§ WORK TO BE COMPLETED:
Look in the material below for the line with "pin, rocker, plunger]" and the line with "for node in", then set down exactly those two lines and all lines between, nothing more.
*** PROVIDED MATERIAL
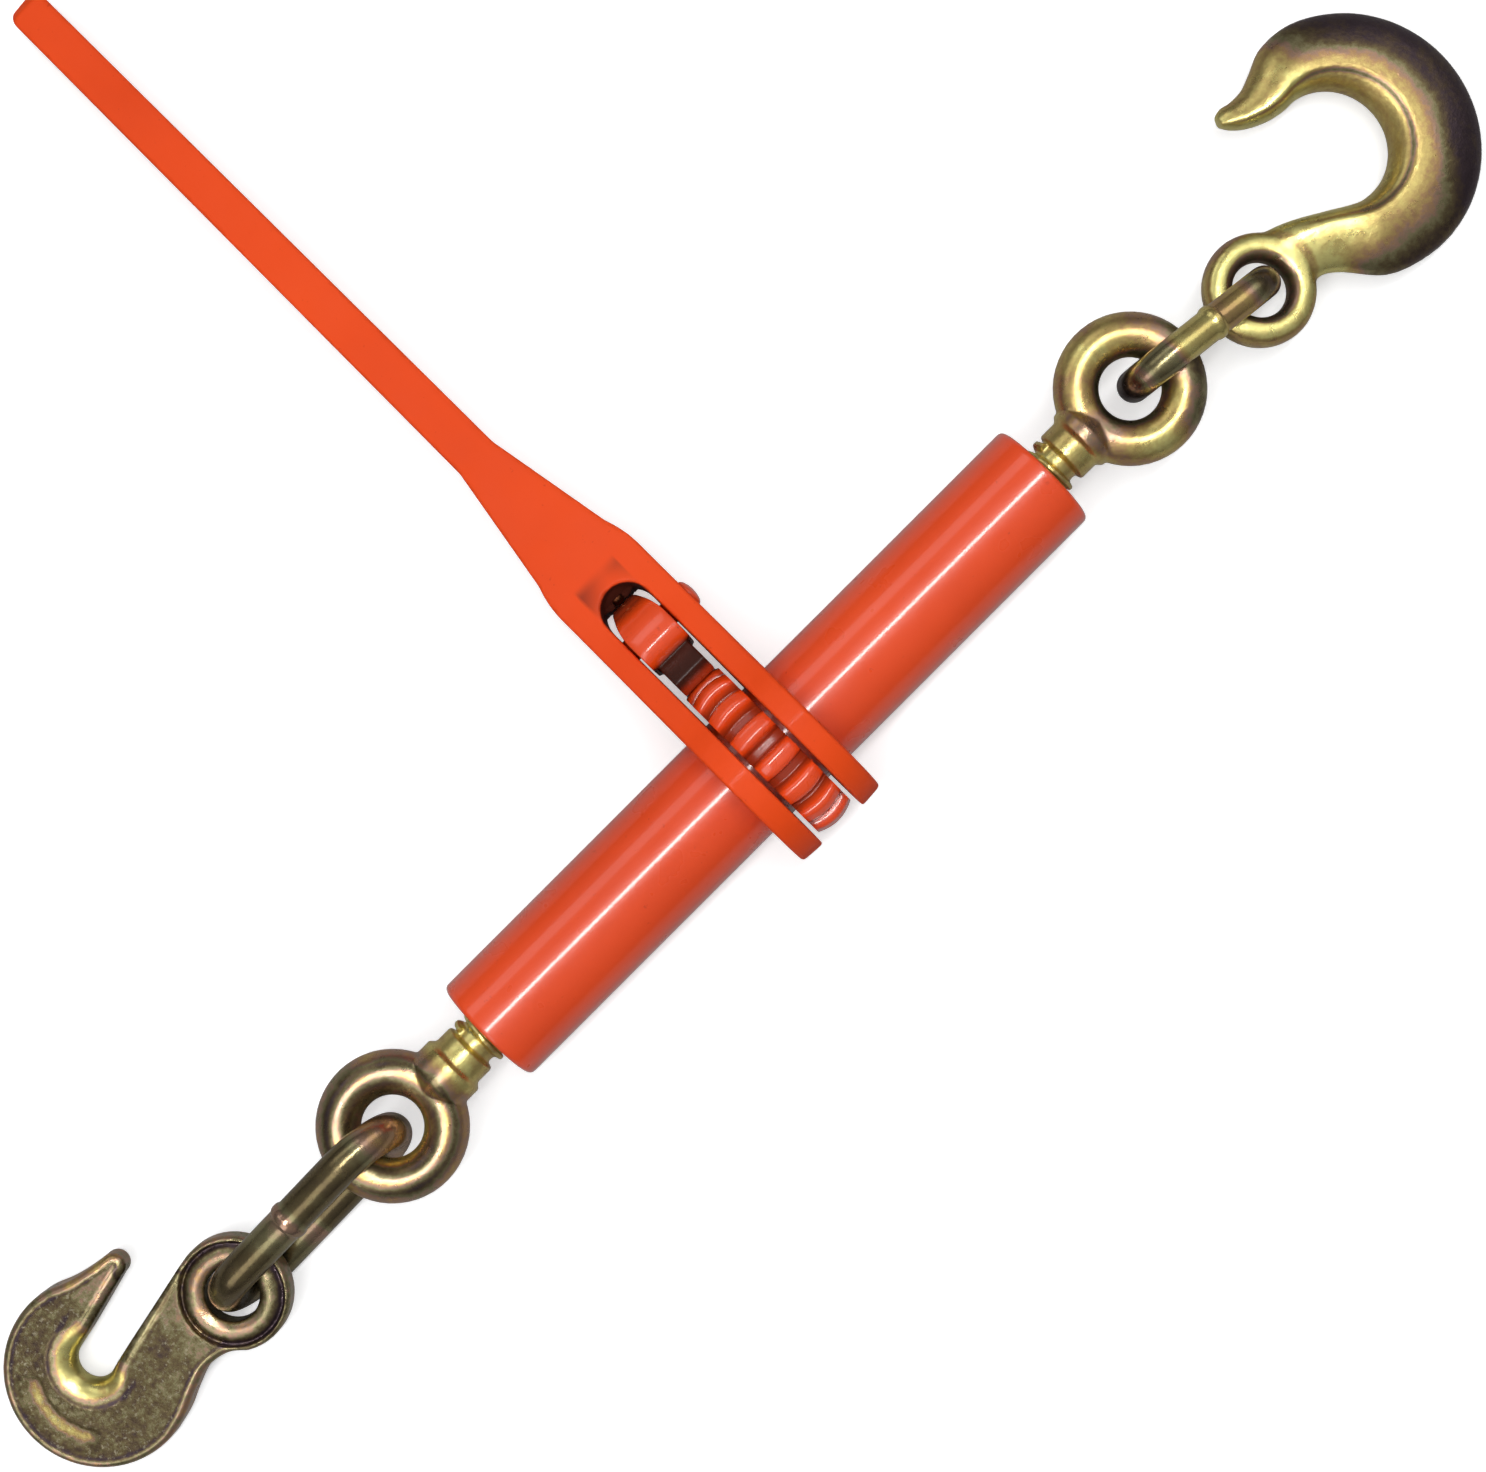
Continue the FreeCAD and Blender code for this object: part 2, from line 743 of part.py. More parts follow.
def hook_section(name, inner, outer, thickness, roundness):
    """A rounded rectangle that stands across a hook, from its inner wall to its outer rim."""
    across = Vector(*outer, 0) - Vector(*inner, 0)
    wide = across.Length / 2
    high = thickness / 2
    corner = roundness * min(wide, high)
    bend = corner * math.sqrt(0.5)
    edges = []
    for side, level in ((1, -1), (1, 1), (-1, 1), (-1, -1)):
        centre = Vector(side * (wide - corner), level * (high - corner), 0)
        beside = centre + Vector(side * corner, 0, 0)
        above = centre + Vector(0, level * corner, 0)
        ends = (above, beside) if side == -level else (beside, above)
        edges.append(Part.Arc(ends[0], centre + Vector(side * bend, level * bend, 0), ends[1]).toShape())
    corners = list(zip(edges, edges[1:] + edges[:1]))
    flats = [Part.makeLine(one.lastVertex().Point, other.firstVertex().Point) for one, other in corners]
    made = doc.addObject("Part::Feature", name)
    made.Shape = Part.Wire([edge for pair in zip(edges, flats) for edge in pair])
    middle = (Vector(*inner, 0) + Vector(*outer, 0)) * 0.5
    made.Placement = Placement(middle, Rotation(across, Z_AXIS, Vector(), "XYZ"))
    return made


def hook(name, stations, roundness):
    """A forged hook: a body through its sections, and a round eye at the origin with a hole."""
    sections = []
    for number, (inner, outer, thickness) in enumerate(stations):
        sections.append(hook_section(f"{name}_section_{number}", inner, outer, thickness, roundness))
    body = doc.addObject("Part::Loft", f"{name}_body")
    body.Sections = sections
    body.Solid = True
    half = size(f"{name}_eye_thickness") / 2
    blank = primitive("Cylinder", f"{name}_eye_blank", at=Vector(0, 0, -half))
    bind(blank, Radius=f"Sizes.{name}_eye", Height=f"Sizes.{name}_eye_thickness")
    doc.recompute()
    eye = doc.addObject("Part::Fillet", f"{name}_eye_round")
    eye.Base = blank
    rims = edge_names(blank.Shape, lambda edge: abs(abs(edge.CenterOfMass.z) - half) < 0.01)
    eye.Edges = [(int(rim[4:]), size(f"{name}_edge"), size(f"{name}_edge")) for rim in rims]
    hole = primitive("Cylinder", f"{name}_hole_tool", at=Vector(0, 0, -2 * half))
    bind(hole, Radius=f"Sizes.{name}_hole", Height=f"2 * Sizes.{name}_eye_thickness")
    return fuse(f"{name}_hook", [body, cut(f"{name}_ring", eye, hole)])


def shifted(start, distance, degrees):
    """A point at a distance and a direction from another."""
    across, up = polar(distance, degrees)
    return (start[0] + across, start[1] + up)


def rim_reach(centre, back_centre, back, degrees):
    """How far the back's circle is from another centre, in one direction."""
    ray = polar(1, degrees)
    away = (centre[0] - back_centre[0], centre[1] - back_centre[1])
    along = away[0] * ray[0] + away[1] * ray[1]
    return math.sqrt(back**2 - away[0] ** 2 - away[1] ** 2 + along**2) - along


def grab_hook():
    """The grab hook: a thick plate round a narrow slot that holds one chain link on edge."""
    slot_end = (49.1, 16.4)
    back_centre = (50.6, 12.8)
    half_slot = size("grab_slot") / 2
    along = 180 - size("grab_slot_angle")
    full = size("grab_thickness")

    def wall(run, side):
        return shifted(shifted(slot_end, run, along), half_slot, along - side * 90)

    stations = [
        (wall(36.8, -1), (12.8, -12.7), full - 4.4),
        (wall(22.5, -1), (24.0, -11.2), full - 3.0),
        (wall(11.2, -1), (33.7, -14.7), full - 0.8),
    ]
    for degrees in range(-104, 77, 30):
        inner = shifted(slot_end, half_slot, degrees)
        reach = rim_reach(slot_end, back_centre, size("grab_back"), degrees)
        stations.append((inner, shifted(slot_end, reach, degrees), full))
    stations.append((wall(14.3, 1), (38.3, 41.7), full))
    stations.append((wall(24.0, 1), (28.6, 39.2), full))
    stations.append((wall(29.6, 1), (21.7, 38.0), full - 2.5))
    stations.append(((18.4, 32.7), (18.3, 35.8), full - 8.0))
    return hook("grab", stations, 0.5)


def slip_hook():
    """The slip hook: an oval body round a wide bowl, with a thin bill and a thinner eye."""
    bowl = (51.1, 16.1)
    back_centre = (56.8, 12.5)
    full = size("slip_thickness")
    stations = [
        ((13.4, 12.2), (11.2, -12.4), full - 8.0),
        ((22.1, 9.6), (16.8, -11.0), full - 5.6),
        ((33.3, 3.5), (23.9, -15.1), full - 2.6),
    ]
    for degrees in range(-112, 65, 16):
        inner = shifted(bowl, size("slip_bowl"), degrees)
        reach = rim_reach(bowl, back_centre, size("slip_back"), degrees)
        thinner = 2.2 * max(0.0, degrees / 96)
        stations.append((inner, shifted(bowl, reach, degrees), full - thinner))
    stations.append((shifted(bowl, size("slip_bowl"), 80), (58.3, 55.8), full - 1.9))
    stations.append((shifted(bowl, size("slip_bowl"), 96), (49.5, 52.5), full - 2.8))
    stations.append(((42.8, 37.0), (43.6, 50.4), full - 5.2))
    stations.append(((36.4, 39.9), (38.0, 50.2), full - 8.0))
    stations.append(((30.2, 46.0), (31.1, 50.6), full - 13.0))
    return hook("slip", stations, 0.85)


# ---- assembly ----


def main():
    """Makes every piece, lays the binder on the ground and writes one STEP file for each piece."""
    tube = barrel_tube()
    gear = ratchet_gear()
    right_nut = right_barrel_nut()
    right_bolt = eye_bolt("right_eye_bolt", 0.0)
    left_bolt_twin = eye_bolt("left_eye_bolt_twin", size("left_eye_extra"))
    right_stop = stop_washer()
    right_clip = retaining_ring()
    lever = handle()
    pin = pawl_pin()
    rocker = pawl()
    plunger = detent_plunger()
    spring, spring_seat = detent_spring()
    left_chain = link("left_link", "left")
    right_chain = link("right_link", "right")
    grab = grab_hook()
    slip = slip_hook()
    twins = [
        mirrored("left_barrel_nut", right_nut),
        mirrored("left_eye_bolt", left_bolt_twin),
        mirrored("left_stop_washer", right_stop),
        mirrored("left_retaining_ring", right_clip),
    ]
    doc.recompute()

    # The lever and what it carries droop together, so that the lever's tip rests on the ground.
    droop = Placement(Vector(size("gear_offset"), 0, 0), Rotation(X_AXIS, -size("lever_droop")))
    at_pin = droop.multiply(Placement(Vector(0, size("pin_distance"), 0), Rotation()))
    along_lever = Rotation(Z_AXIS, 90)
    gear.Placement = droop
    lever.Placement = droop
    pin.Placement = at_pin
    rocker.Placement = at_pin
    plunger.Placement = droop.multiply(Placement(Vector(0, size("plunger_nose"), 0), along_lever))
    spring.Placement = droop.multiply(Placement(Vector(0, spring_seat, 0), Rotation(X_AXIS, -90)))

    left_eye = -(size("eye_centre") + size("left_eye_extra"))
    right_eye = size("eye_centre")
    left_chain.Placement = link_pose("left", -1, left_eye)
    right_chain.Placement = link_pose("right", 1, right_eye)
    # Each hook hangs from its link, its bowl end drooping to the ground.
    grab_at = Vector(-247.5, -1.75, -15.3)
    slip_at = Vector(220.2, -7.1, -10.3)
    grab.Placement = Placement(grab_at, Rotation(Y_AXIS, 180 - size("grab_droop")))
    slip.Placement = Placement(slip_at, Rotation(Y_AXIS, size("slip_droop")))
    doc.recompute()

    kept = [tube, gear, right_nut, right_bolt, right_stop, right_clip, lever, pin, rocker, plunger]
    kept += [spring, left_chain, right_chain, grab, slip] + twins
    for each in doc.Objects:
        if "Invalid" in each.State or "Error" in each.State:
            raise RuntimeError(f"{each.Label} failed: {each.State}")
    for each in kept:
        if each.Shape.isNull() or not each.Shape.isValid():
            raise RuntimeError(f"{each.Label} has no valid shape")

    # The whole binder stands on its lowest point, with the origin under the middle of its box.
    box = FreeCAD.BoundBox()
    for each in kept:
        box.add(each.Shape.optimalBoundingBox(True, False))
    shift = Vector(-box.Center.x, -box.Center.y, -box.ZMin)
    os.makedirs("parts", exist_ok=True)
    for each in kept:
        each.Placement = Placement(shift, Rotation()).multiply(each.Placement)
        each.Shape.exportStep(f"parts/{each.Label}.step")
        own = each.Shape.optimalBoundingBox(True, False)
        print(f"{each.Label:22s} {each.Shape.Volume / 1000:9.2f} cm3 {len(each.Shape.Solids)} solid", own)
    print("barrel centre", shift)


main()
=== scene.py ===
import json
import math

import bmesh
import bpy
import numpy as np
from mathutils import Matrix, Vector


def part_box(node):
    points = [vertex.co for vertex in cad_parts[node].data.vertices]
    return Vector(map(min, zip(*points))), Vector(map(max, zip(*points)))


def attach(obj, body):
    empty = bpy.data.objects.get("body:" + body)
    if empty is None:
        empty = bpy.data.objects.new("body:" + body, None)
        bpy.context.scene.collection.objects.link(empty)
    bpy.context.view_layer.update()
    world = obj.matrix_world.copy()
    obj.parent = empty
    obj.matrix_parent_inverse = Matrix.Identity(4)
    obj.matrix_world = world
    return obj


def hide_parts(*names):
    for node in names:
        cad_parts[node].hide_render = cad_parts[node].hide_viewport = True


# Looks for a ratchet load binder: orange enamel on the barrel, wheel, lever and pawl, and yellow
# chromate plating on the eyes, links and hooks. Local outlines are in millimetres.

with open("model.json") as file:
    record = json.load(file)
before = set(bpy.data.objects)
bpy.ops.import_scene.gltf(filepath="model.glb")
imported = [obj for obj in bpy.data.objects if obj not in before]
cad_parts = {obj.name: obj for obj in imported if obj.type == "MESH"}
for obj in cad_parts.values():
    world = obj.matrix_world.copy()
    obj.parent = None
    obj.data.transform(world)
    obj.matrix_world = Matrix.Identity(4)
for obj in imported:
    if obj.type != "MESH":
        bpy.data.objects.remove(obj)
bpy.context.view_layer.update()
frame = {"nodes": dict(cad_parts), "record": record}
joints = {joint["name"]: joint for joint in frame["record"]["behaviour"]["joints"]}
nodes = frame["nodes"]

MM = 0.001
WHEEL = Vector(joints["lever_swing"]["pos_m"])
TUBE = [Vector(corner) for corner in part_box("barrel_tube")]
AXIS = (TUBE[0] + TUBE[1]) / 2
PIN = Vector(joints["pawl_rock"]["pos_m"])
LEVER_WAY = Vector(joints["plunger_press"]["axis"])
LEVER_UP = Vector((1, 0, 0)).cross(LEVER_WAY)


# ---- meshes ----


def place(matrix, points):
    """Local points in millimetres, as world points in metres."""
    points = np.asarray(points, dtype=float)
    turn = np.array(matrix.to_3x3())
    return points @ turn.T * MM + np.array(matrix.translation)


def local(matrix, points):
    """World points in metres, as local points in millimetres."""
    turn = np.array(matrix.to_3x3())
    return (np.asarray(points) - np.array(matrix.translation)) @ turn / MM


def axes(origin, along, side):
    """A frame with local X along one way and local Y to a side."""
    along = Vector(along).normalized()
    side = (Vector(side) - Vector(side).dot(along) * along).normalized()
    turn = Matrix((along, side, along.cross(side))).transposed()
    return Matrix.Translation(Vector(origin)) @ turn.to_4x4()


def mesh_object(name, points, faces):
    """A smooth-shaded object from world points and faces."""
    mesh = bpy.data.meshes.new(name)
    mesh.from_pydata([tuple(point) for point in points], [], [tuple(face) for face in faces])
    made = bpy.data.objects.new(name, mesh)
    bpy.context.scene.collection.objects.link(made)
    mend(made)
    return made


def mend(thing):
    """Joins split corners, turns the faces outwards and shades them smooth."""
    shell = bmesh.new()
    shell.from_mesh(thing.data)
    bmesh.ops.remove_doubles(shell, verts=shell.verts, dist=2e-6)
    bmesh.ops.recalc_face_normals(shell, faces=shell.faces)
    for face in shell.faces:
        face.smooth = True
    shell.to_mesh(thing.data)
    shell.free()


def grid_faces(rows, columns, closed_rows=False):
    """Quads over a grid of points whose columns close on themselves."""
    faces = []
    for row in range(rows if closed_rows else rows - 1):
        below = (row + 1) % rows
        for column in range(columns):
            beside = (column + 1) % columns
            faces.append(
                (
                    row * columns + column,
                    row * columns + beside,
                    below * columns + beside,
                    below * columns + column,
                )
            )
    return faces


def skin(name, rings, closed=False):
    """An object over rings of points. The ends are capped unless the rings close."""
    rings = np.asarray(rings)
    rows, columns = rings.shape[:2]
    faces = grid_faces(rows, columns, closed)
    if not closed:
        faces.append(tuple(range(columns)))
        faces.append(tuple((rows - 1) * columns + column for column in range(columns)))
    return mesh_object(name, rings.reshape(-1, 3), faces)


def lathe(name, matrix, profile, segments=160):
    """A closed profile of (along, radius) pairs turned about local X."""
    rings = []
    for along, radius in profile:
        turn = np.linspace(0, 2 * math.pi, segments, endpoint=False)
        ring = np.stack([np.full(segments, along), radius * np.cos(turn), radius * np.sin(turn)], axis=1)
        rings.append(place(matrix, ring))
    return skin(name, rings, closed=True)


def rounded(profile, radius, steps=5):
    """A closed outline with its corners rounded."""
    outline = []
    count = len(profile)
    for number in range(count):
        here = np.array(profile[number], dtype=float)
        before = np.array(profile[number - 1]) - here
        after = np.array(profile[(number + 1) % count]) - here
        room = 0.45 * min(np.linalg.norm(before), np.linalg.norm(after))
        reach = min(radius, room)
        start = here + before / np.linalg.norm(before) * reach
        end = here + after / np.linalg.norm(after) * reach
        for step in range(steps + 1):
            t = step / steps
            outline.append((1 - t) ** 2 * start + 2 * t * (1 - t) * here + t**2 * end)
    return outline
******
§ CORRECT RESPONSE:
    kept = [tube, gear, right_nut, right_bolt, right_stop, right_clip, lever, pin, rocker, plunger]
    kept += [spring, left_chain, right_chain, grab, slip] + twins
    for each in doc.Objects:
        if "Invalid" in each.State or "Error" in each.State:
            raise RuntimeError(f"{each.Label} failed: {each.State}")
    for each in kept:
        if each.Shape.isNull() or not each.Shape.isValid():
            raise RuntimeError(f"{each.Label} has no valid shape")

    # The whole binder stands on its lowest point, with the origin under the middle of its box.
    box = FreeCAD.BoundBox()
    for each in kept:
        box.add(each.Shape.optimalBoundingBox(True, False))
    shift = Vector(-box.Center.x, -box.Center.y, -box.ZMin)
    os.makedirs("parts", exist_ok=True)
    for each in kept:
        each.Placement = Placement(shift, Rotation()).multiply(each.Placement)
        each.Shape.exportStep(f"parts/{each.Label}.step")
        own = each.Shape.optimalBoundingBox(True, False)
        print(f"{each.Label:22s} {each.Shape.Volume / 1000:9.2f} cm3 {len(each.Shape.Solids)} solid", own)
    print("barrel centre", shift)


main()
=== scene.py ===
import json
import math

import bmesh
import bpy
import numpy as np
from mathutils import Matrix, Vector


def part_box(node):
    points = [vertex.co for vertex in cad_parts[node].data.vertices]
    return Vector(map(min, zip(*points))), Vector(map(max, zip(*points)))


def attach(obj, body):
    empty = bpy.data.objects.get("body:" + body)
    if empty is None:
        empty = bpy.data.objects.new("body:" + body, None)
        bpy.context.scene.collection.objects.link(empty)
    bpy.context.view_layer.update()
    world = obj.matrix_world.copy()
    obj.parent = empty
    obj.matrix_parent_inverse = Matrix.Identity(4)
    obj.matrix_world = world
    return obj


def hide_parts(*names):
    for node in names:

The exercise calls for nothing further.